Slavery was abolished,
but forms of racial segregation
were reconfigured and reinvigorated
until the Civil Rights Movement at last
forced the nation to dismantle the regime of Jim Crow.
The American Civil War poisoned
the ethic of reciprocity on which democracy depends.
It sanctified the liberty of some individuals,
notably white men,
at the expense of others.
Like all civil wars,
it left a legacy of hatred and distrust
that has made further progress toward democracy
less likely rather than more likely
even today, a century and a half later.
Democracy begins in bloodshed
and it comes to life only through conflict.
In the Atlantic world from the 16th
through the end of the 19th century at least,
when that conflict has taken the shape of civil war,
it has meant if not the end,
then at least the indefinite suspension,
of the trust
on which democracy must rest.
Montaigne was right to emphasize
the importance of restraint and humility
as well as autonomy and reciprocity.
In the absence of those qualities,
he believed that individuals would prize freedom
only to dominate others
and democracy would be impossible.
In such circumstances
only absolute authority could ensure peace.

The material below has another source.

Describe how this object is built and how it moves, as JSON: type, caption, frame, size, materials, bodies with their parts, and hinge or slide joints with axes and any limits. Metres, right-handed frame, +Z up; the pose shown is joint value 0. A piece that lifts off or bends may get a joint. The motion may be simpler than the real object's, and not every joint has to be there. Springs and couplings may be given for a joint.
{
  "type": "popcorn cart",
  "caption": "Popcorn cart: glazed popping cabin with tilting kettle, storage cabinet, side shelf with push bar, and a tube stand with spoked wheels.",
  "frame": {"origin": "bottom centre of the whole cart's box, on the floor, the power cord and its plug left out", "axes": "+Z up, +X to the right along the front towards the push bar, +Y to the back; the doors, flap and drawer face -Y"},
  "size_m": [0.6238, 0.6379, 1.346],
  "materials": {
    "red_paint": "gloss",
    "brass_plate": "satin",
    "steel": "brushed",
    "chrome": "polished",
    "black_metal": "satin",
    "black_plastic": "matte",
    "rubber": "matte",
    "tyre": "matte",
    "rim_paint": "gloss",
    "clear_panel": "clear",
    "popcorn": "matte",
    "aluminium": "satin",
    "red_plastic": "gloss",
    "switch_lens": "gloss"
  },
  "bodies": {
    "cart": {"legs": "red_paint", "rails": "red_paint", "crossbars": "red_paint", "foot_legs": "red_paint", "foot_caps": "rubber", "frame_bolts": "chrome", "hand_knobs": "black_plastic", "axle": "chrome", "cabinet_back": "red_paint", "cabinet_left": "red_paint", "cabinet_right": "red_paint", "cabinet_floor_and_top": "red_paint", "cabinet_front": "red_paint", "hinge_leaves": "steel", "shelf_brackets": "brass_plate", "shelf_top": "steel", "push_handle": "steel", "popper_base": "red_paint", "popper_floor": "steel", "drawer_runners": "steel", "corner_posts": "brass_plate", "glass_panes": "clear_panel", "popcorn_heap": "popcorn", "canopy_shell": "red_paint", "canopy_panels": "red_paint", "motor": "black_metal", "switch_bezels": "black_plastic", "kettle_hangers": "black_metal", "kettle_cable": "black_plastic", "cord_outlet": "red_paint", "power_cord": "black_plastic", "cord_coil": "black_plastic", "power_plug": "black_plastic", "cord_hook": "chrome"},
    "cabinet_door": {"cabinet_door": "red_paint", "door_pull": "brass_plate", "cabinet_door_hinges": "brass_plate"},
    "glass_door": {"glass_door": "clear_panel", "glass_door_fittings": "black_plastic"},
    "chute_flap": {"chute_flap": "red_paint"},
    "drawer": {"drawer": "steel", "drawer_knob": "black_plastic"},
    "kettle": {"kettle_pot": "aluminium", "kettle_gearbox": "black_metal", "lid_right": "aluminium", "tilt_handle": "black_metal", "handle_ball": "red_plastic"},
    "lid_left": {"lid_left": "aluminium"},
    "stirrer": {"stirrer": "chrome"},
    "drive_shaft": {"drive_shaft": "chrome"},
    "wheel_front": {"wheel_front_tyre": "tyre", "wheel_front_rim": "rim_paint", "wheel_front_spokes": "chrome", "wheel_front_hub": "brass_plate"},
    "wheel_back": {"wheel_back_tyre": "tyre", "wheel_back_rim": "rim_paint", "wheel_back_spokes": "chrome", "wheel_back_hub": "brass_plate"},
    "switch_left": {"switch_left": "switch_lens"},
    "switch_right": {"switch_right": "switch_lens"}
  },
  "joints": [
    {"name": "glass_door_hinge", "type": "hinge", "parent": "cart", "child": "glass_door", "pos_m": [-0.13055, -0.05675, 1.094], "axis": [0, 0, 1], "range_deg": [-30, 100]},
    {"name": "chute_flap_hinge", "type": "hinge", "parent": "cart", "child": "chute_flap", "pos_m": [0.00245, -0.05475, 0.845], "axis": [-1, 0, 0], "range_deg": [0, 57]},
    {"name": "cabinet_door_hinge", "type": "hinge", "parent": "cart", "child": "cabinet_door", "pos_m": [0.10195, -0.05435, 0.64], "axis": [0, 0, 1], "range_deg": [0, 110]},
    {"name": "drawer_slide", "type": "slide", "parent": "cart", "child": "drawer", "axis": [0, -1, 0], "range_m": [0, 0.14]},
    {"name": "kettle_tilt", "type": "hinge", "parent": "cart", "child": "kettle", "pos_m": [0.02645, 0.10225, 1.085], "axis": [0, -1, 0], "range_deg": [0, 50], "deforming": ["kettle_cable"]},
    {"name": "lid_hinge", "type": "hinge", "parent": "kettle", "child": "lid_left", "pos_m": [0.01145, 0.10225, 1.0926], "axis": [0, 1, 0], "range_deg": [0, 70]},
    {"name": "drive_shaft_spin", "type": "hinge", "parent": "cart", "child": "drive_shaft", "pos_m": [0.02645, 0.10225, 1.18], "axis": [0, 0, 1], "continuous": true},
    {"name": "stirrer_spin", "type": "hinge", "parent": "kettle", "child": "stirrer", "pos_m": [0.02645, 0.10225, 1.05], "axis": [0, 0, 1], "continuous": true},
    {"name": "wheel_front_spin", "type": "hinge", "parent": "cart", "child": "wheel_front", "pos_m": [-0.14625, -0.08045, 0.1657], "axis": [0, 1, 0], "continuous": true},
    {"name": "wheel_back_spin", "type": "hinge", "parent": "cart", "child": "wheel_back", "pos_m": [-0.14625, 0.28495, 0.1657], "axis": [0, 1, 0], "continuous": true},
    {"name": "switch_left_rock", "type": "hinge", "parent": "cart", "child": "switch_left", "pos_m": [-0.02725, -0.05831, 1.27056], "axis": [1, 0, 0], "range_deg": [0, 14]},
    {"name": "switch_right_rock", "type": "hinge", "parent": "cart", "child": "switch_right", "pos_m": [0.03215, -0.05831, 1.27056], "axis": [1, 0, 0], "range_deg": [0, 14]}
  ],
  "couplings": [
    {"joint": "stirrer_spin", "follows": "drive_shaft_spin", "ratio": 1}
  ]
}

When we look at the history of democracy
in Europe and America,
it is apparent that the struggles to achieve self-government
have often generated conflicts
that have weakened the cultural conditions
necessary for democracy to survive.
In America our current culture of hyper-partisanship
tends to reinforce the destructive tendencies
toward self-righteousness,
dogmatism, and intolerance,
and to threaten the sensibilities
on which democracy depends.
To conclude with the title of my book's final chapter,
that dynamic has been the tragic irony of democracy.